:: Dataset excerpt ::
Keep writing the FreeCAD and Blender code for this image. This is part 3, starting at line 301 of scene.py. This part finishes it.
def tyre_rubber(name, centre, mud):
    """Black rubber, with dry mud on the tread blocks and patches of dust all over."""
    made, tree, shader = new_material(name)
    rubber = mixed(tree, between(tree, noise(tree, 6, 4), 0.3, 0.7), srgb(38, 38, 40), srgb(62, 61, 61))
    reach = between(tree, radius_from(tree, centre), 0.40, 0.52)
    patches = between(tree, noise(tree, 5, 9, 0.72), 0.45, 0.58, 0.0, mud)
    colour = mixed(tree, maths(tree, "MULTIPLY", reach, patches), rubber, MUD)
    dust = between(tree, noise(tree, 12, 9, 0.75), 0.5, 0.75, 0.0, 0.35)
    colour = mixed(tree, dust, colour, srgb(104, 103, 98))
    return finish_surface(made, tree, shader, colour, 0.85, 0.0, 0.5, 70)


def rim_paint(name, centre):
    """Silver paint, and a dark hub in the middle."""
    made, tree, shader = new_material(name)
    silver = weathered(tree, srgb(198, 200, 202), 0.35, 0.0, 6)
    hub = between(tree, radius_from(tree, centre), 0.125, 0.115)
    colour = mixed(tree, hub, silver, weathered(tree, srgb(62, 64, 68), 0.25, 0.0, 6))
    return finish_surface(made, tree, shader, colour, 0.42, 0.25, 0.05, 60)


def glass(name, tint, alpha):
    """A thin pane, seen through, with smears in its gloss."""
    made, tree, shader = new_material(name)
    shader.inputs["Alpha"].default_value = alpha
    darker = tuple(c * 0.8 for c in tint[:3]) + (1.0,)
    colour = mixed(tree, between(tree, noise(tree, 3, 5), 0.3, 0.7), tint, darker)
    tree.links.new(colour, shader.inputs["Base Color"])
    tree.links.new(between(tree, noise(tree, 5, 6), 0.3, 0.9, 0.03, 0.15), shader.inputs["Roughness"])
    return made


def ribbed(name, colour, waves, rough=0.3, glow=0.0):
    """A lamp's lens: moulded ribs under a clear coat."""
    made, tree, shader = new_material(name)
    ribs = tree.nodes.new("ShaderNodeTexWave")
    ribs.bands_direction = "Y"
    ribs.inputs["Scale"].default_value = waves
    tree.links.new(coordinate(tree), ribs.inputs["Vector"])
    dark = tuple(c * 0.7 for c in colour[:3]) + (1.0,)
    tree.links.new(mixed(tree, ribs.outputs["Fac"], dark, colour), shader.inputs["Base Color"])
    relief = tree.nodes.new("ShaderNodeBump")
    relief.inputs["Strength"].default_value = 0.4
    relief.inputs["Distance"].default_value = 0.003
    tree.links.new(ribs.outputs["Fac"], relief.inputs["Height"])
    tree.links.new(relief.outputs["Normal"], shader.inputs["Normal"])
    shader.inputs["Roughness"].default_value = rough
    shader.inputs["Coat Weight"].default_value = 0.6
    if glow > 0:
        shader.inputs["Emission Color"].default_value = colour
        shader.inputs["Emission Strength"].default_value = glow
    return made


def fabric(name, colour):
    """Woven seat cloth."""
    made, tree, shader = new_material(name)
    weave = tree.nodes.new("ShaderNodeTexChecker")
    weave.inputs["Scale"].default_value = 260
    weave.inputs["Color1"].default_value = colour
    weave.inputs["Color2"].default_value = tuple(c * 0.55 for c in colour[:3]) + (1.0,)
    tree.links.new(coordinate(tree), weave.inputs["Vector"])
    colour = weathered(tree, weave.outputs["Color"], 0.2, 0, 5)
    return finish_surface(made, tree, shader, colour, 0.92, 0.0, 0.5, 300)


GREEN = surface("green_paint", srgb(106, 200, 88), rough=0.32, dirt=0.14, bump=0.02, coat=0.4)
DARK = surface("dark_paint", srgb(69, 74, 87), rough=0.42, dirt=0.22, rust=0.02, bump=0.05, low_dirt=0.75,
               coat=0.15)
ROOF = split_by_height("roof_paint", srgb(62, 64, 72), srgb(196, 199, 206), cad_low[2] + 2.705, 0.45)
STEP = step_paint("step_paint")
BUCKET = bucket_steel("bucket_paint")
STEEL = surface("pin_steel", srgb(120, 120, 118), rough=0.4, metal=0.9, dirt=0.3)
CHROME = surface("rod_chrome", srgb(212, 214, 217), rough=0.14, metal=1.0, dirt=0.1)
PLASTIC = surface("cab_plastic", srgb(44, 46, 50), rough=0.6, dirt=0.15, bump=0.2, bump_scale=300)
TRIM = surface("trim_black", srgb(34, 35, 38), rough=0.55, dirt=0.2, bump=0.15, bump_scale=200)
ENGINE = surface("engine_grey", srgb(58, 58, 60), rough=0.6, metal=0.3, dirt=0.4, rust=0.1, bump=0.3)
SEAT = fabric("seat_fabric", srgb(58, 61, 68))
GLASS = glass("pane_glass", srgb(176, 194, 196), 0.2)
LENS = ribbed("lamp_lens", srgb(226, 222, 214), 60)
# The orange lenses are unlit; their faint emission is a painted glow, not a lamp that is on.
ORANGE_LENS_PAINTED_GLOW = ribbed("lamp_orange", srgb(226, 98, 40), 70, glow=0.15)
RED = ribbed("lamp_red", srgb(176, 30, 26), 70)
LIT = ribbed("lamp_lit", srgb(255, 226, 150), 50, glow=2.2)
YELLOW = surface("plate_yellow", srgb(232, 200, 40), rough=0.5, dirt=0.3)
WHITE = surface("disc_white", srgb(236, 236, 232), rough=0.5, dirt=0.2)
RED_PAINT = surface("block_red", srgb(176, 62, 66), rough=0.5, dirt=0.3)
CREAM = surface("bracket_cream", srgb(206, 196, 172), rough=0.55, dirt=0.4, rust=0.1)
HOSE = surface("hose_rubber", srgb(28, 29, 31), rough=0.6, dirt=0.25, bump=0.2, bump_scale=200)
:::
Lines from the start of the material above through the line containing "0.0, 0.5, 70)" are to be duplicated exactly, and only those.

> [Written response]:
Keep writing the FreeCAD and Blender code for this image. This is part 3, starting at line 301 of scene.py. This part finishes it.
def tyre_rubber(name, centre, mud):
    """Black rubber, with dry mud on the tread blocks and patches of dust all over."""
    made, tree, shader = new_material(name)
    rubber = mixed(tree, between(tree, noise(tree, 6, 4), 0.3, 0.7), srgb(38, 38, 40), srgb(62, 61, 61))
    reach = between(tree, radius_from(tree, centre), 0.40, 0.52)
    patches = between(tree, noise(tree, 5, 9, 0.72), 0.45, 0.58, 0.0, mud)
    colour = mixed(tree, maths(tree, "MULTIPLY", reach, patches), rubber, MUD)
    dust = between(tree, noise(tree, 12, 9, 0.75), 0.5, 0.75, 0.0, 0.35)
    colour = mixed(tree, dust, colour, srgb(104, 103, 98))
    return finish_surface(made, tree, shader, colour, 0.85, 0.0, 0.5, 70)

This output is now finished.